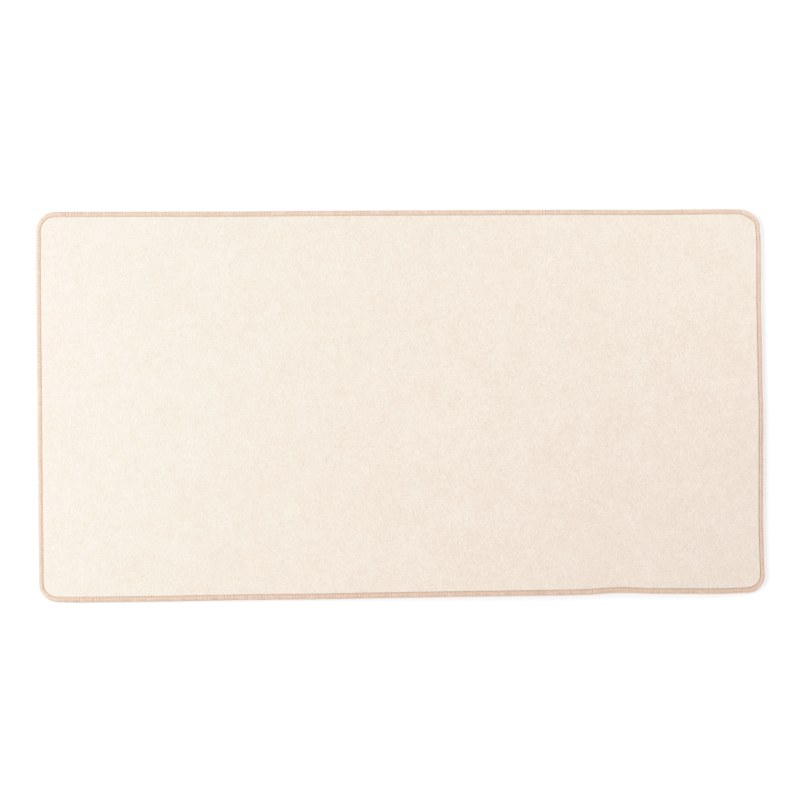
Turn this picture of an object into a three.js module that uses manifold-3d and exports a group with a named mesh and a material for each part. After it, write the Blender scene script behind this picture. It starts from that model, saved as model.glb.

* * *

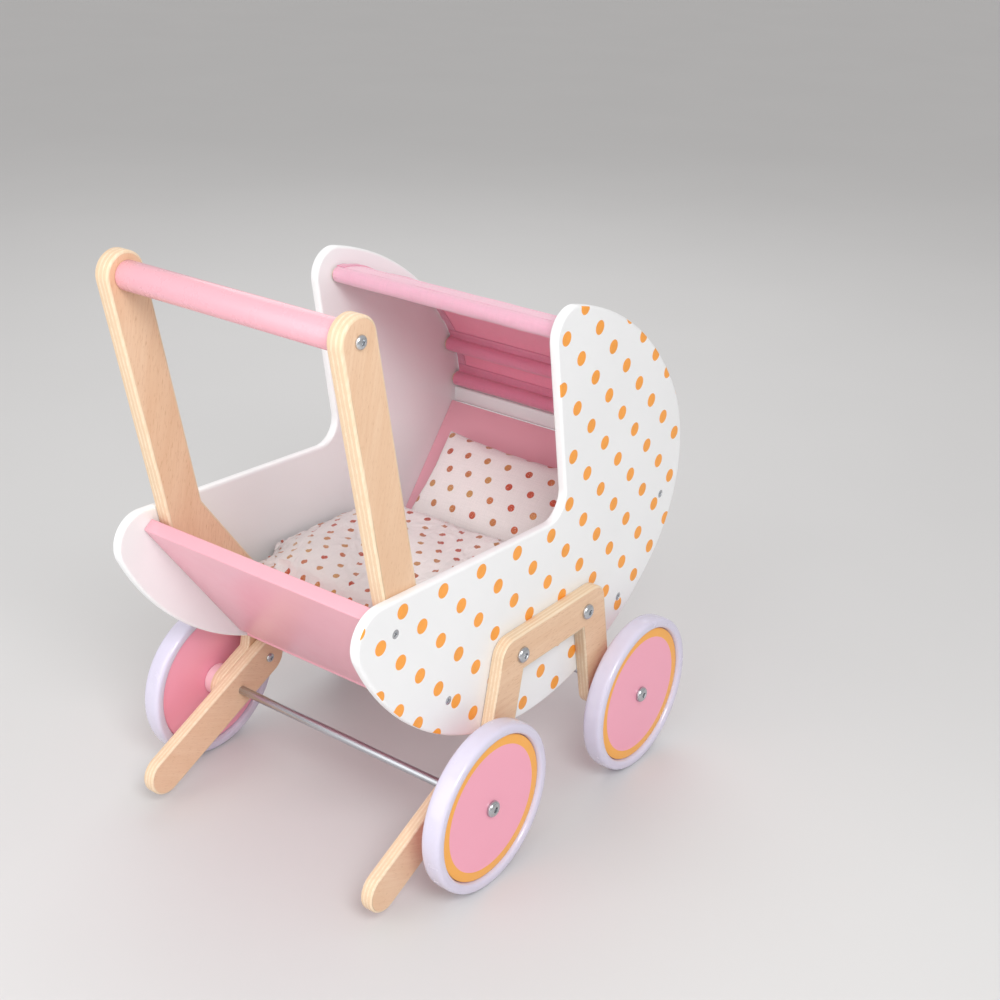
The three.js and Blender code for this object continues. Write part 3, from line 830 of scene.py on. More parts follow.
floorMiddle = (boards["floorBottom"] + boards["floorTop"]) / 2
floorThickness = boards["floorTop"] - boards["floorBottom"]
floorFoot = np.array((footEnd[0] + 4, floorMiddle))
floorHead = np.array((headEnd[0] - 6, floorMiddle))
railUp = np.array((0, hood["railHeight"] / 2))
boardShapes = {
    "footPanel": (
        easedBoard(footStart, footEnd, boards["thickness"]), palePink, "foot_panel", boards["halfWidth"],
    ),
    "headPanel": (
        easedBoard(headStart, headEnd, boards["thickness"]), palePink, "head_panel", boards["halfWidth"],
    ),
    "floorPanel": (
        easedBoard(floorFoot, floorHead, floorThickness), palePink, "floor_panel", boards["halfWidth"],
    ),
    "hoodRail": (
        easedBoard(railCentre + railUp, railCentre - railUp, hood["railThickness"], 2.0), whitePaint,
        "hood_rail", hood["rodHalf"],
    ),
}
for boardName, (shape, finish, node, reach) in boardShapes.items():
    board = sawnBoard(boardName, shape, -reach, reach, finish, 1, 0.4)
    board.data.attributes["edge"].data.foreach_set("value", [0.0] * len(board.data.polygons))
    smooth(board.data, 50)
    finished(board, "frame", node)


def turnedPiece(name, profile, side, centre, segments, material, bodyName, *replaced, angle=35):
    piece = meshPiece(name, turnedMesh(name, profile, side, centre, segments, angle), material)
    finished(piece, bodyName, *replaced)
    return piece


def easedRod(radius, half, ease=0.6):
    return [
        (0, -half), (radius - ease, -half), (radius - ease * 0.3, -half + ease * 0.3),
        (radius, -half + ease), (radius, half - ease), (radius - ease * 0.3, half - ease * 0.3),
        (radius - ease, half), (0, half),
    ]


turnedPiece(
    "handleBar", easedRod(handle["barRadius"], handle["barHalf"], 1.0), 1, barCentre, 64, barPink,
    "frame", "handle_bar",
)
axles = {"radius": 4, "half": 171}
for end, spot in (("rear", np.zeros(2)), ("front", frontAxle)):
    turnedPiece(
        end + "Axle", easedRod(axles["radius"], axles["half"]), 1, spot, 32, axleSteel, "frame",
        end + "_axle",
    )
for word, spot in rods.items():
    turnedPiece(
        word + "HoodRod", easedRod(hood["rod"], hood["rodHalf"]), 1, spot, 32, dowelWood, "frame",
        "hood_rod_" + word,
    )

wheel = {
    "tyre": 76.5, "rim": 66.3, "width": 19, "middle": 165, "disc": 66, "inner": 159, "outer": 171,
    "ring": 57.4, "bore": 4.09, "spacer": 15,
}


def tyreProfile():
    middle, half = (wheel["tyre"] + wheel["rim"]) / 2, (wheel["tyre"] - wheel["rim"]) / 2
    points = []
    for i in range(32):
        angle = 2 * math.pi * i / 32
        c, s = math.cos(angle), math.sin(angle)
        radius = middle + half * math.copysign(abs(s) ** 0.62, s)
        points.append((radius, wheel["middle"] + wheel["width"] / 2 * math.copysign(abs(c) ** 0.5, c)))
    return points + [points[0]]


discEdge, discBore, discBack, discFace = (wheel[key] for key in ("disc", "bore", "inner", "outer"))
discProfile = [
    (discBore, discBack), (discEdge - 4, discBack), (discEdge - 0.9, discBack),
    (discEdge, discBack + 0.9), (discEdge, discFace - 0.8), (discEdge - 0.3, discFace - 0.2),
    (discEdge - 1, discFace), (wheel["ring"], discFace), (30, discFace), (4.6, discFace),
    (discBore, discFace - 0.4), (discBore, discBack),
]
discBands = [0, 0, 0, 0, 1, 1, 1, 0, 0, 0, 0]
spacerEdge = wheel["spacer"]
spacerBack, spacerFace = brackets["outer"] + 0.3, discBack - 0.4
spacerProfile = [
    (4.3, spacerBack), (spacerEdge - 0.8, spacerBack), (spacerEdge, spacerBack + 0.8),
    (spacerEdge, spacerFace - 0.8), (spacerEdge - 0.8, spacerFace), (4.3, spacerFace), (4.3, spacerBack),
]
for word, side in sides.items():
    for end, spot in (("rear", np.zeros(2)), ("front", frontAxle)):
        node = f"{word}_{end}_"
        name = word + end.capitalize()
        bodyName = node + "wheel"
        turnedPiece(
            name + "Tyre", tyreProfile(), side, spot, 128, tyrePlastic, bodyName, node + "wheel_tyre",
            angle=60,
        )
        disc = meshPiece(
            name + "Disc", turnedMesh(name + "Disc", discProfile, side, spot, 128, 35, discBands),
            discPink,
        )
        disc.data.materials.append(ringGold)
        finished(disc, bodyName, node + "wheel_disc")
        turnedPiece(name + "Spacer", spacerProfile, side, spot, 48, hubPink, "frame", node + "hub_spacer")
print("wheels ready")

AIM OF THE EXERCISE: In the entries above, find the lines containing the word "part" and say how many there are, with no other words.

SOLVED PROBLEM: 2